**GOAL**
Output all the material that follows, exactly as given.

● ● ● ● ●

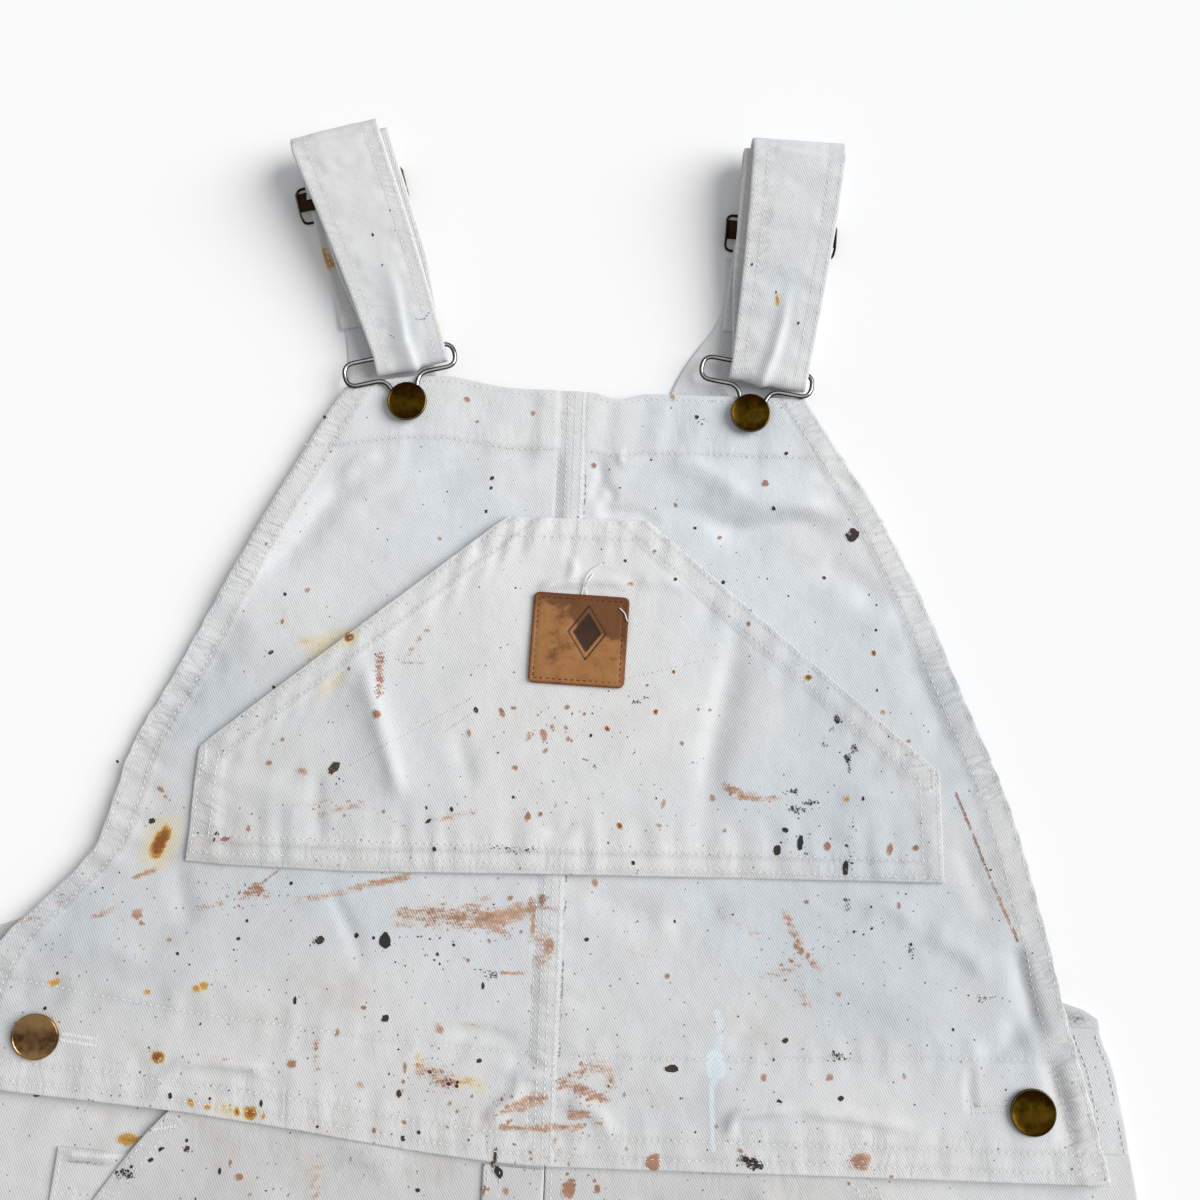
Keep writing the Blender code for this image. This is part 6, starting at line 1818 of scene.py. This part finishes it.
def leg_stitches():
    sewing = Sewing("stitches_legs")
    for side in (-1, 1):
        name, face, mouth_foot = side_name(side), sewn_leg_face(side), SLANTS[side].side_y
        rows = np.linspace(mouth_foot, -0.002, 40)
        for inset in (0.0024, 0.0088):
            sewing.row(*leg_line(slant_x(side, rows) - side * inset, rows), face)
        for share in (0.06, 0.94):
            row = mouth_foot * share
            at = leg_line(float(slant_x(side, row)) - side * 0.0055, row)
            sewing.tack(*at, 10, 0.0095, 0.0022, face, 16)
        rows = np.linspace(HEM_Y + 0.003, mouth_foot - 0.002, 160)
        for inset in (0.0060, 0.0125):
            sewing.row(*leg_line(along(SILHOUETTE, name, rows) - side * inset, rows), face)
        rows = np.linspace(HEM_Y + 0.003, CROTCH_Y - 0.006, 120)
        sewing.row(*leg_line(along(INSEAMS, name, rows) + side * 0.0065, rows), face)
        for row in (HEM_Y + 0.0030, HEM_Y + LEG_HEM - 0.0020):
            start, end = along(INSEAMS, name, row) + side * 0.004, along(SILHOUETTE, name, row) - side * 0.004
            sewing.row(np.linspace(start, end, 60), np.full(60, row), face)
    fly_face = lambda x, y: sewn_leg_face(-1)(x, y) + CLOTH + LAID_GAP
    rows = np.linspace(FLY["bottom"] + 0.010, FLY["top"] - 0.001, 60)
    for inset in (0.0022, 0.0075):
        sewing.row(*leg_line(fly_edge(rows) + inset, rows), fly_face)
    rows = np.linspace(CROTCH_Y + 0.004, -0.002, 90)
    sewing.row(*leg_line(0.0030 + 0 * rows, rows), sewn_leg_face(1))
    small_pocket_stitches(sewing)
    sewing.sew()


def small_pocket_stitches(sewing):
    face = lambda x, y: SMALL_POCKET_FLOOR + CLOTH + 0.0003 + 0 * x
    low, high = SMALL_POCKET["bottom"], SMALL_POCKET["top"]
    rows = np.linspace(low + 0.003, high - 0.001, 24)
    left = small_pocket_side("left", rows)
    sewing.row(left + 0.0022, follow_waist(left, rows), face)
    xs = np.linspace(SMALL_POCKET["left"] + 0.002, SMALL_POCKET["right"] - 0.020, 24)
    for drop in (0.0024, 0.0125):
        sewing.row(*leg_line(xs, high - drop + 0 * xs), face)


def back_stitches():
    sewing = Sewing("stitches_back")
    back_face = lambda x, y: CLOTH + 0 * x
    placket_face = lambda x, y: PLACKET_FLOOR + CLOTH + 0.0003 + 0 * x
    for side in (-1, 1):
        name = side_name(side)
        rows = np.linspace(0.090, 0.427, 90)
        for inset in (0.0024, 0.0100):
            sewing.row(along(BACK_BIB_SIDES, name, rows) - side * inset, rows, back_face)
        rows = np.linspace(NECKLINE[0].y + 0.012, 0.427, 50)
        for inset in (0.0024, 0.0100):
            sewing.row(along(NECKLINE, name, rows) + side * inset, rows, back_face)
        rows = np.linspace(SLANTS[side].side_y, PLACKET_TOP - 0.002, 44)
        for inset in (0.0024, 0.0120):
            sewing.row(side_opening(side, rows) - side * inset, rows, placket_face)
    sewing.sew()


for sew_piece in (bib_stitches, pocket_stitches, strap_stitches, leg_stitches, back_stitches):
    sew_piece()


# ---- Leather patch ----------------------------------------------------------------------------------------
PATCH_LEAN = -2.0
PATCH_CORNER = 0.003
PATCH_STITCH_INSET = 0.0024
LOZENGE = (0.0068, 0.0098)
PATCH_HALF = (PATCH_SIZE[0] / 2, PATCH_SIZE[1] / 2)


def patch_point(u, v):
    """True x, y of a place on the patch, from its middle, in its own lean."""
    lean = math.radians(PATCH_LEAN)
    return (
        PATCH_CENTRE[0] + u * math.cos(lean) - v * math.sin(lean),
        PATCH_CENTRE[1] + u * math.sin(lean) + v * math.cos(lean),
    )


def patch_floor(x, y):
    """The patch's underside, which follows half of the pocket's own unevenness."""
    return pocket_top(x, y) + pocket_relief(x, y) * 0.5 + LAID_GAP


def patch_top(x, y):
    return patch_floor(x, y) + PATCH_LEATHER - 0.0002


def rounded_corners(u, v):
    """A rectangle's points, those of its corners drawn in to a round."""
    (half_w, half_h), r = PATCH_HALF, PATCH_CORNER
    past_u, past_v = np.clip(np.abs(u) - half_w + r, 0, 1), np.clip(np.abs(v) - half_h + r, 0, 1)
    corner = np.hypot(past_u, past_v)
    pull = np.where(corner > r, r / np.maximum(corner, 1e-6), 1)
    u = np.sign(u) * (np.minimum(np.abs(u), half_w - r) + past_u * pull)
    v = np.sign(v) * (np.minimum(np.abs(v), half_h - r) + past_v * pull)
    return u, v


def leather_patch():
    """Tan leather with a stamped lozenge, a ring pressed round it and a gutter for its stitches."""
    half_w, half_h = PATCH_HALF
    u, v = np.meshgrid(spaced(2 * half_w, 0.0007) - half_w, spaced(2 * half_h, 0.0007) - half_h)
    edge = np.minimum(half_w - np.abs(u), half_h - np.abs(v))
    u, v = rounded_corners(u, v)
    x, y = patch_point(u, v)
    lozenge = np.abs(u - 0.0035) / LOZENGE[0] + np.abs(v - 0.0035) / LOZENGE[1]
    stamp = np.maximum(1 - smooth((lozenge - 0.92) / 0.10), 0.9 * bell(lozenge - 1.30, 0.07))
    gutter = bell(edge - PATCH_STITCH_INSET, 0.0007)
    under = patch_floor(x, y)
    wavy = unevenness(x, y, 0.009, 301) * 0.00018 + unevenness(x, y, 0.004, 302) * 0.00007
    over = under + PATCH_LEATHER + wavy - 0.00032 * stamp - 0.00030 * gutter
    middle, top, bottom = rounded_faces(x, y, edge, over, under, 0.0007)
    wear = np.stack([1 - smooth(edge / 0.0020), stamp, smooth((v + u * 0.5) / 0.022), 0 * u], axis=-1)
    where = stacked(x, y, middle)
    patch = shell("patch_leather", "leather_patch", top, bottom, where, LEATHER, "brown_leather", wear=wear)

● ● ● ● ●

**OUTPUT**
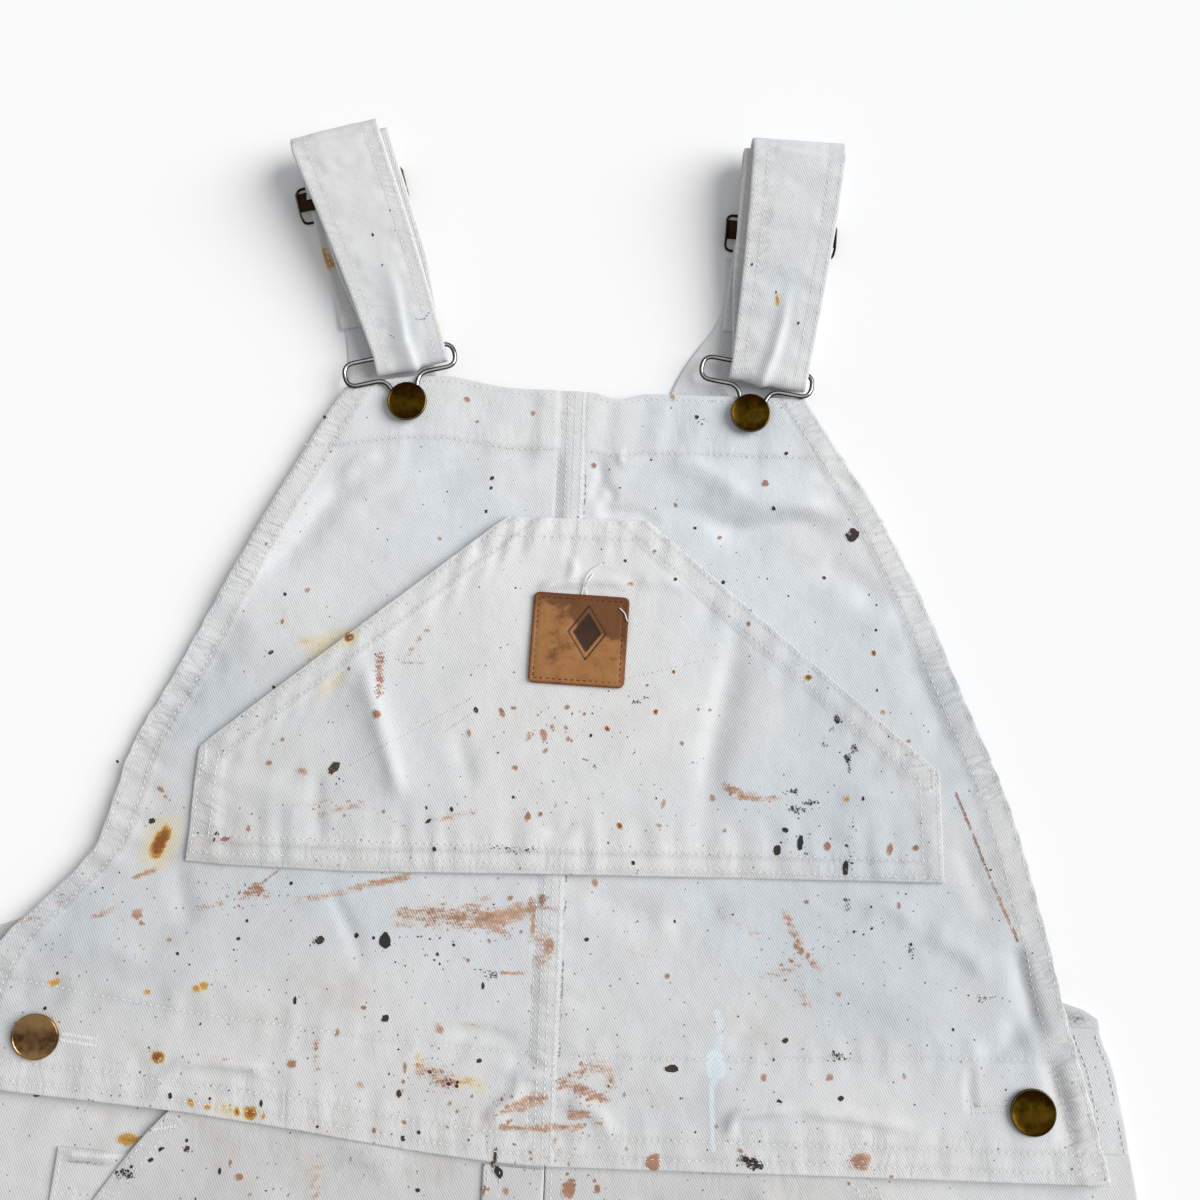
Keep writing the Blender code for this image. This is part 6, starting at line 1818 of scene.py. This part finishes it.
def leg_stitches():
    sewing = Sewing("stitches_legs")
    for side in (-1, 1):
        name, face, mouth_foot = side_name(side), sewn_leg_face(side), SLANTS[side].side_y
        rows = np.linspace(mouth_foot, -0.002, 40)
        for inset in (0.0024, 0.0088):
            sewing.row(*leg_line(slant_x(side, rows) - side * inset, rows), face)
        for share in (0.06, 0.94):
            row = mouth_foot * share
            at = leg_line(float(slant_x(side, row)) - side * 0.0055, row)
            sewing.tack(*at, 10, 0.0095, 0.0022, face, 16)
        rows = np.linspace(HEM_Y + 0.003, mouth_foot - 0.002, 160)
        for inset in (0.0060, 0.0125):
            sewing.row(*leg_line(along(SILHOUETTE, name, rows) - side * inset, rows), face)
        rows = np.linspace(HEM_Y + 0.003, CROTCH_Y - 0.006, 120)
        sewing.row(*leg_line(along(INSEAMS, name, rows) + side * 0.0065, rows), face)
        for row in (HEM_Y + 0.0030, HEM_Y + LEG_HEM - 0.0020):
            start, end = along(INSEAMS, name, row) + side * 0.004, along(SILHOUETTE, name, row) - side * 0.004
            sewing.row(np.linspace(start, end, 60), np.full(60, row), face)
    fly_face = lambda x, y: sewn_leg_face(-1)(x, y) + CLOTH + LAID_GAP
    rows = np.linspace(FLY["bottom"] + 0.010, FLY["top"] - 0.001, 60)
    for inset in (0.0022, 0.0075):
        sewing.row(*leg_line(fly_edge(rows) + inset, rows), fly_face)
    rows = np.linspace(CROTCH_Y + 0.004, -0.002, 90)
    sewing.row(*leg_line(0.0030 + 0 * rows, rows), sewn_leg_face(1))
    small_pocket_stitches(sewing)
    sewing.sew()


def small_pocket_stitches(sewing):
    face = lambda x, y: SMALL_POCKET_FLOOR + CLOTH + 0.0003 + 0 * x
    low, high = SMALL_POCKET["bottom"], SMALL_POCKET["top"]
    rows = np.linspace(low + 0.003, high - 0.001, 24)
    left = small_pocket_side("left", rows)
    sewing.row(left + 0.0022, follow_waist(left, rows), face)
    xs = np.linspace(SMALL_POCKET["left"] + 0.002, SMALL_POCKET["right"] - 0.020, 24)
    for drop in (0.0024, 0.0125):
        sewing.row(*leg_line(xs, high - drop + 0 * xs), face)


def back_stitches():
    sewing = Sewing("stitches_back")
    back_face = lambda x, y: CLOTH + 0 * x
    placket_face = lambda x, y: PLACKET_FLOOR + CLOTH + 0.0003 + 0 * x
    for side in (-1, 1):
        name = side_name(side)
        rows = np.linspace(0.090, 0.427, 90)
        for inset in (0.0024, 0.0100):
            sewing.row(along(BACK_BIB_SIDES, name, rows) - side * inset, rows, back_face)
        rows = np.linspace(NECKLINE[0].y + 0.012, 0.427, 50)
        for inset in (0.0024, 0.0100):
            sewing.row(along(NECKLINE, name, rows) + side * inset, rows, back_face)
        rows = np.linspace(SLANTS[side].side_y, PLACKET_TOP - 0.002, 44)
        for inset in (0.0024, 0.0120):
            sewing.row(side_opening(side, rows) - side * inset, rows, placket_face)
    sewing.sew()


for sew_piece in (bib_stitches, pocket_stitches, strap_stitches, leg_stitches, back_stitches):
    sew_piece()


# ---- Leather patch ----------------------------------------------------------------------------------------
PATCH_LEAN = -2.0
PATCH_CORNER = 0.003
PATCH_STITCH_INSET = 0.0024
LOZENGE = (0.0068, 0.0098)
PATCH_HALF = (PATCH_SIZE[0] / 2, PATCH_SIZE[1] / 2)


def patch_point(u, v):
    """True x, y of a place on the patch, from its middle, in its own lean."""
    lean = math.radians(PATCH_LEAN)
    return (
        PATCH_CENTRE[0] + u * math.cos(lean) - v * math.sin(lean),
        PATCH_CENTRE[1] + u * math.sin(lean) + v * math.cos(lean),
    )


def patch_floor(x, y):
    """The patch's underside, which follows half of the pocket's own unevenness."""
    return pocket_top(x, y) + pocket_relief(x, y) * 0.5 + LAID_GAP


def patch_top(x, y):
    return patch_floor(x, y) + PATCH_LEATHER - 0.0002


def rounded_corners(u, v):
    """A rectangle's points, those of its corners drawn in to a round."""
    (half_w, half_h), r = PATCH_HALF, PATCH_CORNER
    past_u, past_v = np.clip(np.abs(u) - half_w + r, 0, 1), np.clip(np.abs(v) - half_h + r, 0, 1)
    corner = np.hypot(past_u, past_v)
    pull = np.where(corner > r, r / np.maximum(corner, 1e-6), 1)
    u = np.sign(u) * (np.minimum(np.abs(u), half_w - r) + past_u * pull)
    v = np.sign(v) * (np.minimum(np.abs(v), half_h - r) + past_v * pull)
    return u, v


def leather_patch():
    """Tan leather with a stamped lozenge, a ring pressed round it and a gutter for its stitches."""
    half_w, half_h = PATCH_HALF
    u, v = np.meshgrid(spaced(2 * half_w, 0.0007) - half_w, spaced(2 * half_h, 0.0007) - half_h)
    edge = np.minimum(half_w - np.abs(u), half_h - np.abs(v))
    u, v = rounded_corners(u, v)
    x, y = patch_point(u, v)
    lozenge = np.abs(u - 0.0035) / LOZENGE[0] + np.abs(v - 0.0035) / LOZENGE[1]
    stamp = np.maximum(1 - smooth((lozenge - 0.92) / 0.10), 0.9 * bell(lozenge - 1.30, 0.07))
    gutter = bell(edge - PATCH_STITCH_INSET, 0.0007)
    under = patch_floor(x, y)
    wavy = unevenness(x, y, 0.009, 301) * 0.00018 + unevenness(x, y, 0.004, 302) * 0.00007
    over = under + PATCH_LEATHER + wavy - 0.00032 * stamp - 0.00030 * gutter
    middle, top, bottom = rounded_faces(x, y, edge, over, under, 0.0007)
    wear = np.stack([1 - smooth(edge / 0.0020), stamp, smooth((v + u * 0.5) / 0.022), 0 * u], axis=-1)
    where = stacked(x, y, middle)
    patch = shell("patch_leather", "leather_patch", top, bottom, where, LEATHER, "brown_leather", wear=wear)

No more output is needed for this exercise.